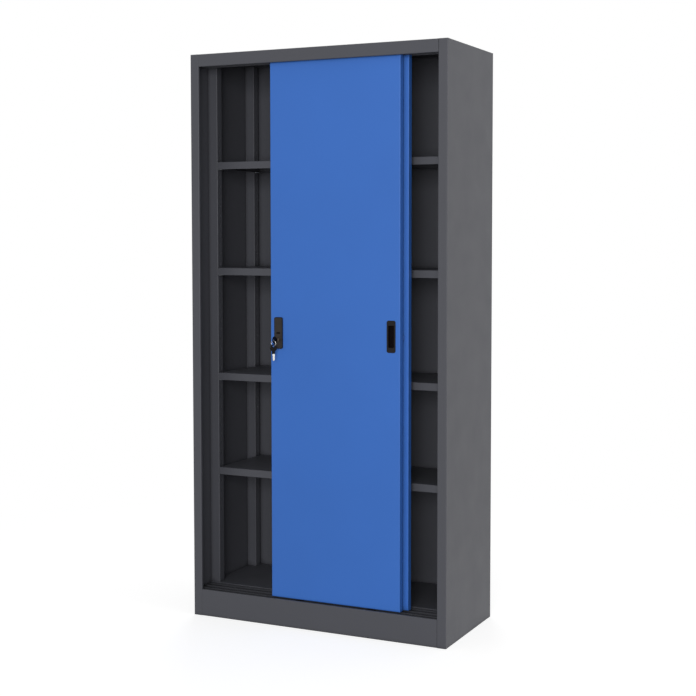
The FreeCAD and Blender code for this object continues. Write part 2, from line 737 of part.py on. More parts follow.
def top_glide(doors):
    """A nylon saddle over a door's top edge."""
    outer = "door_thickness/2 + glide_wall"
    path = [(f"-({outer})", "-glide_leg"), (f"-({outer})", "glide_wall"),
            (outer, "glide_wall"), (outer, "-glide_leg")]
    return folded_strip(f"{doors}_glide", path, -1, "glide_length", "YZ_Plane",
                        thickness="glide_wall", fold=None, symmetric=True)


def running_gear(door, left, rail):
    """The rollers, brackets and shoes at a door's foot and the glides at its head."""
    for side, x in ROLLER_PLACES:
        roller(f"{door}_{side}_roller", left, rail, x)
    at_axles = [(f"{left} + {x}", rail, AXLE_HEIGHT, 0) for side, x in ROLLER_PLACES]
    nodes.append(copies(f"{door}_roller_brackets", roller_bracket(door), at_axles))
    at_shoes = [(f"{left} + {x}", rail, DOOR_FOOT, 0)
                for x in ("shoe_inset", f"{DOOR_WIDTH} - shoe_inset")]
    nodes.append(copies(f"{door}_shoes", guide_shoe(door), at_shoes))
    inset = "(glide_inset + glide_length/2)"
    at_glides = [(f"{left} + {x}", rail, DOOR_HEAD, 0) for x in (inset, f"{DOOR_WIDTH} - {inset}")]
    nodes.append(copies(f"{door}_glides", top_glide(door), at_glides))


# ---------------------------------------------------------------- lock and keys
def lock_plate():
    """The moulded plate over the lock, with a thumb rest above the cylinder."""
    body = new_body("lock_plate")
    face = new_sketch(body, "face", "XZ_Plane")
    draw_outline(face, centred_rectangle("0", "lock_drop", "lock_plate_width",
                                         "lock_plate_height", "lock_plate_corner"))
    pad(body, face, "lock_plate_proud")
    ease_edges(body, "Chamfer", lies_at("y", "-lock_plate_proud"), "fitting_edge")
    bore = new_sketch(body, "bore", "XZ_Plane")
    draw_circle(bore, "0", "0", "plug_radius")
    cut(body, bore, "2*(lock_plate_proud + overcut)", symmetric=True)
    rest = new_sketch(body, "thumb_rest", "XZ_Plane", "lock_plate_proud")
    draw_outline(rest, centred_rectangle("0", "lock_drop + thumb_rest_rise", "thumb_rest_width",
                                         "thumb_rest_height"))
    cut(body, rest, "thumb_rest_depth")
    mark = new_sketch(body, "mark", "XZ_Plane", "lock_plate_proud")
    draw_outline(mark, centred_rectangle("0", "lock_drop", "mark_width", "mark_height"))
    cut(body, mark, "mark_depth")
    place(body, LOCK_X, FRONT_DOOR_FACE, LOCK_HEIGHT)
    nodes.append(body)


def lock_case():
    """The die-cast case behind the plate, as deep as the door, that the plug turns in."""
    body = new_body("lock_case")
    case = new_sketch(body, "case", "XZ_Plane")
    draw_outline(case, centred_rectangle("0", "0", "lock_case_width", "lock_case_height"))
    pad(body, case, "door_thickness", reverse=True)
    bore = new_sketch(body, "bore", "XZ_Plane")
    draw_circle(bore, "0", "0", "plug_radius")
    cut(body, bore, "2*(door_thickness + overcut)", symmetric=True)
    place(body, LOCK_X, FRONT_DOOR_FACE, LOCK_HEIGHT)
    nodes.append(body)


def lock_plug():
    """The turning plug with its keyway and the square tail that drives the cam."""
    body = new_body("lock_plug")
    barrel = new_sketch(body, "barrel", "XZ_Plane", "lock_plate_proud")
    draw_circle(barrel, "0", "0", "plug_radius - plug_play")
    pad(body, barrel, f"lock_plate_proud + {CAM_FRONT}", reverse=True)
    tail = new_sketch(body, "tail", "XZ_Plane")
    draw_outline(tail, centred_rectangle("0", "0", "tail_width", "tail_width"))
    pad(body, tail, f"{CAM_FRONT} + cam_sheet", reverse=True)
    keyway = new_sketch(body, "keyway", "XZ_Plane", "lock_plate_proud")
    draw_outline(keyway, centred_rectangle("0", "0", "blade_thickness + 2*keyway_play",
                                           "blade_height + 2*keyway_play"))
    cut(body, keyway, "blade_length - bow_from_plate + 2*keyway_play")
    thread = new_sketch(body, "thread", "XZ_Plane", f"-({CAM_FRONT} + cam_sheet)")
    draw_circle(thread, "0", "0", "cam_screw_radius")
    cut(body, thread, "cam_screw_length", reverse=True)
    place(body, LOCK_X, FRONT_DOOR_FACE, LOCK_HEIGHT)
    nodes.append(body)


def lock_cam():
    """The tongue that swings up behind the rear door's catch."""
    body = new_body("lock_cam")
    blade = new_sketch(body, "blade", "XZ_Plane", f"-{CAM_FRONT}")
    draw_outline(blade, rectangle("-cam_heel", "-cam_width/2", "cam_reach", "cam_width/2",
                                  "cam_width/2 - sheet"))
    pad(body, blade, "cam_sheet", reverse=True)
    hole = new_sketch(body, "tail_hole", "XZ_Plane", f"-{CAM_FRONT}")
    draw_outline(hole, centred_rectangle("0", "0", "tail_width + 2*tail_play",
                                         "tail_width + 2*tail_play"))
    cut(body, hole, "2*(cam_sheet + overcut)", symmetric=True)
    place(body, LOCK_X, FRONT_DOOR_FACE, LOCK_HEIGHT)
    nodes.append(body)


def cam_screw():
    """The hexagon-head screw that holds the cam on the plug's tail."""
    body = new_body("cam_screw")
    head = new_sketch(body, "head", "XZ_Plane")
    draw_outline(head, [(f"cam_screw_head*cos({angle})", f"cam_screw_head*sin({angle})")
                        for angle in range(0, 360, 60)])
    pad(body, head, "cam_screw_head_height", reverse=True)
    shank = new_sketch(body, "shank", "XZ_Plane")
    draw_circle(shank, "0", "0", "cam_screw_radius - tail_play")
    pad(body, shank, "cam_screw_length - overcut")
    place(body, LOCK_X, f"{FRONT_DOOR_FACE} + {CAM_FRONT} + cam_sheet", LOCK_HEIGHT)
    nodes.append(body)


def lock_catch():
    """The angle on the rear door's face that the raised cam bears against."""
    path = [("-catch_base", "0"), ("0", "0"), ("0", "-catch_reach")]
    body = folded_strip("lock_catch", path, -1, "catch_height", "XY_Plane",
                        thickness="catch_sheet")
    place(body, f"rear_door_parked + {CATCH_RIGHT}", REAR_DOOR_FACE, f"{LOCK_HEIGHT} + catch_rise")
    nodes.append(body)


def blade_outline():
    """The cut edge of a key: a row of notches and a pointed tip, from its root on."""
    root = f"{NECK_END} - blade_root"
    tip = f"{NECK_END} + blade_length"
    corners = [(root, "-blade_height/2")]
    notches = int(number("(blade_length - blade_tip - neck_length)/bitting_pitch"))
    for i in range(notches):
        start = f"{tip} - blade_tip - {notches - i}*bitting_pitch"
        corners += [(start, "-blade_height/2"),
                    (f"{start} + bitting_slope", "-blade_height/2 + bitting_depth"),
                    (f"{start} + bitting_slope + bitting_land", "-blade_height/2 + bitting_depth")]
    return corners + [(f"{tip} - blade_tip", "-blade_height/2"), (tip, "0"),
                      (f"{tip} - blade_tip", "blade_height/2"), (root, "blade_height/2")]


def key_blade(name):
    body = new_body(name)
    profile = new_sketch(body, "profile", "YZ_Plane")
    draw_outline(profile, blade_outline())
    pad(body, profile, "blade_thickness", symmetric=True)
    nodes.append(body)
    return body


def key_bow(name):
    """The moulded head of a key round the root of its blade, holed for the ring."""
    body = new_body(name)
    head = new_sketch(body, "head", "YZ_Plane")
    draw_outline(head, bevelled_rectangle("-bow_hole_inset", "-bow_width/2",
                                          "bow_length - bow_hole_inset", "bow_width/2", "bow_bevel"))
    draw_circle(head, "0", "0", "bow_hole")
    pad(body, head, "bow_thickness", symmetric=True)
    neck = new_sketch(body, "neck", "YZ_Plane")
    draw_outline(neck, rectangle("bow_length/2", "-neck_width/2", NECK_END, "neck_width/2"))
    pad(body, neck, "bow_thickness", symmetric=True)
    root = new_sketch(body, "blade_seat", "YZ_Plane")
    draw_outline(root, rectangle(f"{NECK_END} - blade_root", "-blade_height/2",
                                 f"{NECK_END} + overcut", "blade_height/2"))
    cut(body, root, "blade_thickness", symmetric=True)
    nodes.append(body)
    return body


def key_ring():
    """The split ring of square wire that joins the two keys."""
    body = new_body("key_ring")
    hoop = new_sketch(body, "hoop", "XZ_Plane")
    draw_circle(hoop, "0", "0", "ring_radius + ring_wire")
    draw_circle(hoop, "0", "0", "ring_radius - ring_wire")
    pad(body, hoop, "2*ring_wire", symmetric=True)
    nodes.append(body)
    return body


def keys():
    """The key in the lock and the spare that hangs from its ring."""
    for body in (key_blade("key_blade"), key_bow("key_bow")):
        place(body, LOCK_X, f"{FRONT_DOOR_FACE} - {BOW_REACH}", LOCK_HEIGHT)
    hanging = FreeCAD.Rotation(FreeCAD.Vector(0, 0, 1), number("spare_key_turn")).multiply(
        FreeCAD.Rotation(FreeCAD.Vector(1, 0, 0), -90))
    for body in (key_blade("spare_key_blade"), key_bow("spare_key_bow")):
        place(body, LOCK_X, f"{FRONT_DOOR_FACE} - {BOW_REACH}", SPARE_HOLE, hanging)
    place(key_ring(), LOCK_X, f"{FRONT_DOOR_FACE} - {BOW_REACH}", RING_MIDDLE)


# ---------------------------------------------------------------- assembly
side_panel("left_side", -1)
side_panel("right_side", 1)
top_panel()
back_panel()
floor_pan()
plinth()
bottom_track()
top_track()
for depth_name, front in zip(("front", "rear"), UPRIGHT_FRONTS):
    slotted_upright(f"upright_{depth_name}_left", -1, front)
    slotted_upright(f"upright_{depth_name}_right", 1, front)
for level, top in enumerate(SHELF_TOPS, start=1):
    shelf(f"shelf_{level}", top)
shelf_clips()
track_buffers()

lock_openings(door_panel("front_door_panel", "front_door_parked", FRONT_DOOR_FACE, PULL_RIGHT))
door_stiffener("front_door_stiffener", "front_door_parked", FRONT_DOOR_FACE)
flush_pull("front_door_pull", "front_door_parked", FRONT_DOOR_FACE, PULL_RIGHT)
running_gear("front_door", "front_door_parked", FRONT_RAIL)
lock_plate()
lock_case()
lock_plug()
lock_cam()
cam_screw()
keys()

door_panel("rear_door_panel", "rear_door_parked", REAR_DOOR_FACE, PULL_LEFT)
door_stiffener("rear_door_stiffener", "rear_door_parked", REAR_DOOR_FACE)
flush_pull("rear_door_pull", "rear_door_parked", REAR_DOOR_FACE, PULL_LEFT)
running_gear("rear_door", "rear_door_parked", REAR_RAIL)
lock_catch()

# ---------------------------------------------------------------- check and export
doc.recompute()
for item in doc.Objects:
    if any(word in item.State for word in ("Invalid", "Error")):
        raise RuntimeError(f"{item.Name} failed: {item.State}")
for node in nodes:
    if node.Shape.isNull() or not node.Shape.isValid():
        raise RuntimeError(f"{node.Label} has no valid shape")
for node in nodes:
    node.Shape.exportStep(f"parts/{node.Label}.step")
print(len(nodes), "sub-parts,", sum(len(node.Shape.Solids) for node in nodes), "solids")
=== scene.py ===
import bmesh
import bpy
import json
import math
from bpy.props import FloatProperty, FloatVectorProperty, IntProperty, PointerProperty
from mathutils import Matrix, Vector


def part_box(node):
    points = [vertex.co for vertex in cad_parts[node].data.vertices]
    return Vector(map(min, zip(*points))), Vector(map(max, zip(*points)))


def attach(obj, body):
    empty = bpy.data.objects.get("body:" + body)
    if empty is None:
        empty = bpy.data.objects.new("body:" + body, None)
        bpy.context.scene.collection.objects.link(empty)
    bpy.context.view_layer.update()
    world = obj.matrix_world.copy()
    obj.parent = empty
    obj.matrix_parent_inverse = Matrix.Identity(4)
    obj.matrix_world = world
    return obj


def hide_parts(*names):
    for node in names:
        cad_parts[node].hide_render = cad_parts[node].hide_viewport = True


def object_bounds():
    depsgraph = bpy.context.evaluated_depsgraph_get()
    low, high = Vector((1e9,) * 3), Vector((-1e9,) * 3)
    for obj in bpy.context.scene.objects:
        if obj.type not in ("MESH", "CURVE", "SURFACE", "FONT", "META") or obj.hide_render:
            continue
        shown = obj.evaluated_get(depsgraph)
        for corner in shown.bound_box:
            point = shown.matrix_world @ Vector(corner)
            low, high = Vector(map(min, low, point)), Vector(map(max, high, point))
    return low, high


bl_info = {
    "name": "Sliding door cabinet",
    "version": (1, 0, 0),
    "blender": (4, 5, 0),
    "location": "3D Viewport > Sidebar > Cabinet",
    "description": "Finishes and fittings of a powder-coated steel cabinet with two sliding doors",
    "category": "Object",
}

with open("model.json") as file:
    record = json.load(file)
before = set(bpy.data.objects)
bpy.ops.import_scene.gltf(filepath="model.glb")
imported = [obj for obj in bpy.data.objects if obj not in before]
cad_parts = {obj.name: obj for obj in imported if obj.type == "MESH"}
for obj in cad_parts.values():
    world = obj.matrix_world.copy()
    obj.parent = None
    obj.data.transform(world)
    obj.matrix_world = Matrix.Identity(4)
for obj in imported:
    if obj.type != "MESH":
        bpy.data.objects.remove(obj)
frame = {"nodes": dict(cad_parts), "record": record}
CAD_LOW, CAD_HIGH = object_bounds()
MM = 0.001
WHITE = (1, 1, 1, 1)
DOORS = ("front", "rear")
STANDING = Matrix.Rotation(math.pi / 2, 4, "X")     # drawing plane turned to face the front

NOISE_PER_METRE = 1000           # divided by a grain in millimetres, this is a noise scale
NOISE_LOW, NOISE_HIGH = 0.3, 0.7     # most of a noise lies between these levels
# a Mix node's sockets for colours, which have the same names as its other sockets
FACTOR, FIRST, SECOND, BLEND = 0, 6, 7, 2
IOR_POLYESTER, IOR_MOULDED, IOR_EPDM = 1.5, 1.53, 1.52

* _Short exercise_
Pick out all lines containing the string "data".

* _Problem solution_
    points = [vertex.co for vertex in cad_parts[node].data.vertices]
    empty = bpy.data.objects.get("body:" + body)
        empty = bpy.data.objects.new("body:" + body, None)
before = set(bpy.data.objects)
imported = [obj for obj in bpy.data.objects if obj not in before]
    obj.data.transform(world)
        bpy.data.objects.remove(obj)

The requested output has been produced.